Start

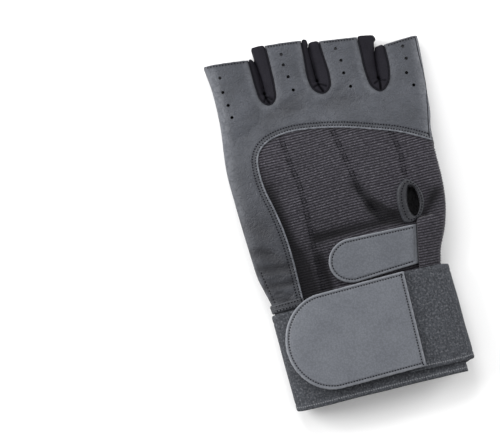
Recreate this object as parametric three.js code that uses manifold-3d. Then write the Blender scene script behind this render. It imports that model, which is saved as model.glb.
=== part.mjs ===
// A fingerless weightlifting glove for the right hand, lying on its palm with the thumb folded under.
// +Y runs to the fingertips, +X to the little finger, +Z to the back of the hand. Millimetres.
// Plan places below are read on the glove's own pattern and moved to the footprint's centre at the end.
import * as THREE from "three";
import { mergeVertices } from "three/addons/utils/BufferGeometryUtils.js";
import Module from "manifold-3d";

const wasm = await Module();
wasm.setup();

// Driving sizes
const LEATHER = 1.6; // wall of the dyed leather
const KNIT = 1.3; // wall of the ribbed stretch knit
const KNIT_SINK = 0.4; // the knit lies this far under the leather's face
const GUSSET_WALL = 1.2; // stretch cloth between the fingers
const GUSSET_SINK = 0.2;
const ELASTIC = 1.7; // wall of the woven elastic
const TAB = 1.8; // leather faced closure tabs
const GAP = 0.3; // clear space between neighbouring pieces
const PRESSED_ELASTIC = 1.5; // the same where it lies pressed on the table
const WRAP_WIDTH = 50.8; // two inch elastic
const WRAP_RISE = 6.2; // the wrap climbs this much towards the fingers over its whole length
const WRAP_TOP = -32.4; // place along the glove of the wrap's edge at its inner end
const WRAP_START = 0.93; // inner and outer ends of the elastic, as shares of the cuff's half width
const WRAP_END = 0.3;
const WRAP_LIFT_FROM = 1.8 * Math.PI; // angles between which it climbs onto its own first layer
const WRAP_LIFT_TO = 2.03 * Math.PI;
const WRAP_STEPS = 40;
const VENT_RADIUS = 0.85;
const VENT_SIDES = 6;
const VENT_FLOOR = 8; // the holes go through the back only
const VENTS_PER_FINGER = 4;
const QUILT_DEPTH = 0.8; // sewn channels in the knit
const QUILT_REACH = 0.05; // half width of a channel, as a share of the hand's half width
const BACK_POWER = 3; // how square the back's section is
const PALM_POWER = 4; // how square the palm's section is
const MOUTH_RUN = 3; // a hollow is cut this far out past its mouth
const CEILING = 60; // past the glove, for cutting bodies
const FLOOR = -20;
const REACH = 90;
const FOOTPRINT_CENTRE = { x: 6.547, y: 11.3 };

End
Start

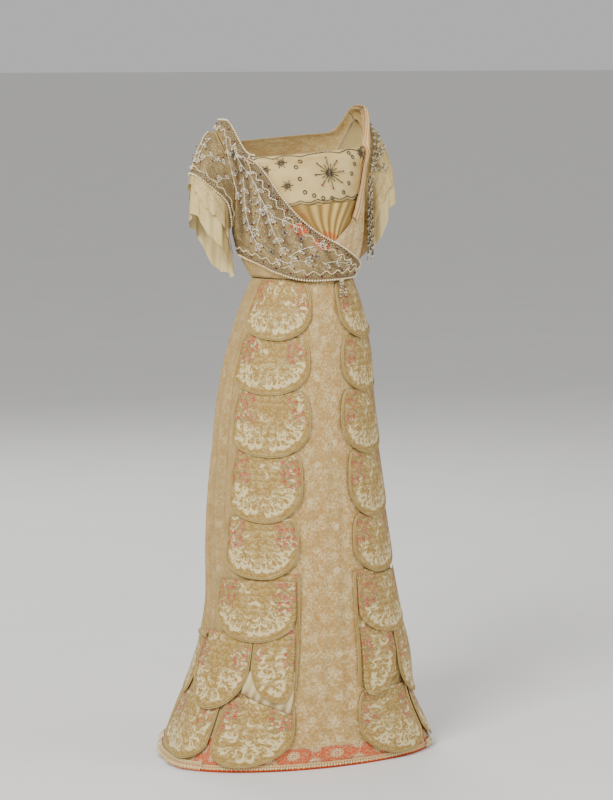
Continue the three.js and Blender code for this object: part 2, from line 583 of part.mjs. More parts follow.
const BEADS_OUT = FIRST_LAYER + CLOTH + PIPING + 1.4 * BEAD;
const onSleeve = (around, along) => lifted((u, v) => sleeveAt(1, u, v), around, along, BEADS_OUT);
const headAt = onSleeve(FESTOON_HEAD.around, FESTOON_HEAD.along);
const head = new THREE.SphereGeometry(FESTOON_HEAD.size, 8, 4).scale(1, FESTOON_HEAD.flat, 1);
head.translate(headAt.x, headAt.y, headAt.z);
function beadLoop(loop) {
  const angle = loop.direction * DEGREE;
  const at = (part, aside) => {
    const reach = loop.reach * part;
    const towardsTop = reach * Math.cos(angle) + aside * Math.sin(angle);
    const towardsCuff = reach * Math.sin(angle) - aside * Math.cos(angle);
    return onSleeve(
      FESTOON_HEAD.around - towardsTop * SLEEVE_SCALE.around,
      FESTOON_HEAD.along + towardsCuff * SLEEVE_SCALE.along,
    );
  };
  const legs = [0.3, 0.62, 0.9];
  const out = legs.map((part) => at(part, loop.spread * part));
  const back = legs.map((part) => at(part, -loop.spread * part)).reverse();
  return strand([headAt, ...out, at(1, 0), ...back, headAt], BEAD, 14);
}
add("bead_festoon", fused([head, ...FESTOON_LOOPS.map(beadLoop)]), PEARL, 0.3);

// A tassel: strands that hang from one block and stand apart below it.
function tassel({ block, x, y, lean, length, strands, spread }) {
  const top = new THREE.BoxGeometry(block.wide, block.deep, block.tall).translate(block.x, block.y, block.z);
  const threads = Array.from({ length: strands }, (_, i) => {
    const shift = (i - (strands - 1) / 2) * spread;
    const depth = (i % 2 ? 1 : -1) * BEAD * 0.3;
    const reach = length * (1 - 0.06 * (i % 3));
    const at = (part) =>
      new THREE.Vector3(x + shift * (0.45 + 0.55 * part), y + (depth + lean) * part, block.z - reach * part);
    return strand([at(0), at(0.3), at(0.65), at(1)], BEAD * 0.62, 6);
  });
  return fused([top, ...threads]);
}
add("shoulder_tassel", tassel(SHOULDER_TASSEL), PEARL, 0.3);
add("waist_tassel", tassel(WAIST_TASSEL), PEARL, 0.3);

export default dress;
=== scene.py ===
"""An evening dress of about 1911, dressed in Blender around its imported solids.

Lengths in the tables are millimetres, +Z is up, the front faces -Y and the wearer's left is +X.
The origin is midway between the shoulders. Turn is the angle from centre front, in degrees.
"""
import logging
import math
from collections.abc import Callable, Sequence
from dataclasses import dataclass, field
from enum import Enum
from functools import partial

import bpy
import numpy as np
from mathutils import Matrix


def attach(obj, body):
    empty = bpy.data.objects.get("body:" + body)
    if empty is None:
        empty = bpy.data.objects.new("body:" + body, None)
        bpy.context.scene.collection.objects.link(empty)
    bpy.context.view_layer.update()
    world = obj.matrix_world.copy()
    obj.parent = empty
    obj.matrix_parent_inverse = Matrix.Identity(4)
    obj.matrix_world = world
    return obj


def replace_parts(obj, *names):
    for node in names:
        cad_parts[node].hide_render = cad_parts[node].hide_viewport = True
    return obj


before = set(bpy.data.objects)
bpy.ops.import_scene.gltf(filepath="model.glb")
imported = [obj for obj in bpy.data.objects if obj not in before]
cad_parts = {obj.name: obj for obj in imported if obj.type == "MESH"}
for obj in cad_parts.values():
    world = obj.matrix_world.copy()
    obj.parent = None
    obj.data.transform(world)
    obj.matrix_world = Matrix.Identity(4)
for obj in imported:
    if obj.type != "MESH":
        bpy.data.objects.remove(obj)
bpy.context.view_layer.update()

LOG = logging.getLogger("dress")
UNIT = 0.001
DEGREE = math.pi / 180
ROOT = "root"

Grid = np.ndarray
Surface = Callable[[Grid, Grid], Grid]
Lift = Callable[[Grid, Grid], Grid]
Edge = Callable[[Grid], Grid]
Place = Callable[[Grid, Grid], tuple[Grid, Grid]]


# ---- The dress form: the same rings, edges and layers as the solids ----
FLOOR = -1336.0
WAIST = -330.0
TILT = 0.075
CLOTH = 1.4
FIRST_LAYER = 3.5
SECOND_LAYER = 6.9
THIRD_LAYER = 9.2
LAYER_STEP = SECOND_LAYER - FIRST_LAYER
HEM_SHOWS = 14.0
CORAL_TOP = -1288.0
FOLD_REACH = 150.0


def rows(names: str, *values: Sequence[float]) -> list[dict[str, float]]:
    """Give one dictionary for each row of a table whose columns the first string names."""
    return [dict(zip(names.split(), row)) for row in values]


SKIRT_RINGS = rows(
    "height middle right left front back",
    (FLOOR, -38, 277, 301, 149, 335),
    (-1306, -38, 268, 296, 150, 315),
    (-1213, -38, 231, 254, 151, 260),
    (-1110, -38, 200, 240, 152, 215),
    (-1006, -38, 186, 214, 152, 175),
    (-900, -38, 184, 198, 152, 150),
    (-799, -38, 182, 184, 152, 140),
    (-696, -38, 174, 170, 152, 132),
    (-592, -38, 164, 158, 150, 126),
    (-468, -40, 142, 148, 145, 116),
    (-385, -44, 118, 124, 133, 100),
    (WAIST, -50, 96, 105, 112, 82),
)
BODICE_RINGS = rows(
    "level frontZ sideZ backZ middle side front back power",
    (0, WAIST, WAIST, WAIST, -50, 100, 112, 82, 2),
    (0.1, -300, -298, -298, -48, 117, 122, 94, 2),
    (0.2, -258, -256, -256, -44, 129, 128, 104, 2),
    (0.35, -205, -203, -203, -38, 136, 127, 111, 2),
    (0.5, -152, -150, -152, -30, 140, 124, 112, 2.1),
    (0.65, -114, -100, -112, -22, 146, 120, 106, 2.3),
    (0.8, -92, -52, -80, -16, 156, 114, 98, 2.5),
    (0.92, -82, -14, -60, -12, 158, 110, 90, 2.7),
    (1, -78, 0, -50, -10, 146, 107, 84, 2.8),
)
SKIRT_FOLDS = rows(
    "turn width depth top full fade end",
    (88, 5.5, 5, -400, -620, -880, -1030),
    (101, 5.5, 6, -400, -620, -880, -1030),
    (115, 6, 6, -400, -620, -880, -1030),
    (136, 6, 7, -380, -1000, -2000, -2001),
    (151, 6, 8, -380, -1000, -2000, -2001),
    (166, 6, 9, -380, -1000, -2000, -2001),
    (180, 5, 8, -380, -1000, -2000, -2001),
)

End

Given instruction – Quote the data above from the line containing "Recreate this object" to the line containing "6.547, y: 11.3", inclusive, and stop.

Result for this task –
Recreate this object as parametric three.js code that uses manifold-3d. Then write the Blender scene script behind this render. It imports that model, which is saved as model.glb.
=== part.mjs ===
// A fingerless weightlifting glove for the right hand, lying on its palm with the thumb folded under.
// +Y runs to the fingertips, +X to the little finger, +Z to the back of the hand. Millimetres.
// Plan places below are read on the glove's own pattern and moved to the footprint's centre at the end.
import * as THREE from "three";
import { mergeVertices } from "three/addons/utils/BufferGeometryUtils.js";
import Module from "manifold-3d";

const wasm = await Module();
wasm.setup();

// Driving sizes
const LEATHER = 1.6; // wall of the dyed leather
const KNIT = 1.3; // wall of the ribbed stretch knit
const KNIT_SINK = 0.4; // the knit lies this far under the leather's face
const GUSSET_WALL = 1.2; // stretch cloth between the fingers
const GUSSET_SINK = 0.2;
const ELASTIC = 1.7; // wall of the woven elastic
const TAB = 1.8; // leather faced closure tabs
const GAP = 0.3; // clear space between neighbouring pieces
const PRESSED_ELASTIC = 1.5; // the same where it lies pressed on the table
const WRAP_WIDTH = 50.8; // two inch elastic
const WRAP_RISE = 6.2; // the wrap climbs this much towards the fingers over its whole length
const WRAP_TOP = -32.4; // place along the glove of the wrap's edge at its inner end
const WRAP_START = 0.93; // inner and outer ends of the elastic, as shares of the cuff's half width
const WRAP_END = 0.3;
const WRAP_LIFT_FROM = 1.8 * Math.PI; // angles between which it climbs onto its own first layer
const WRAP_LIFT_TO = 2.03 * Math.PI;
const WRAP_STEPS = 40;
const VENT_RADIUS = 0.85;
const VENT_SIDES = 6;
const VENT_FLOOR = 8; // the holes go through the back only
const VENTS_PER_FINGER = 4;
const QUILT_DEPTH = 0.8; // sewn channels in the knit
const QUILT_REACH = 0.05; // half width of a channel, as a share of the hand's half width
const BACK_POWER = 3; // how square the back's section is
const PALM_POWER = 4; // how square the palm's section is
const MOUTH_RUN = 3; // a hollow is cut this far out past its mouth
const CEILING = 60; // past the glove, for cutting bodies
const FLOOR = -20;
const REACH = 90;
const FOOTPRINT_CENTRE = { x: 6.547, y: 11.3 };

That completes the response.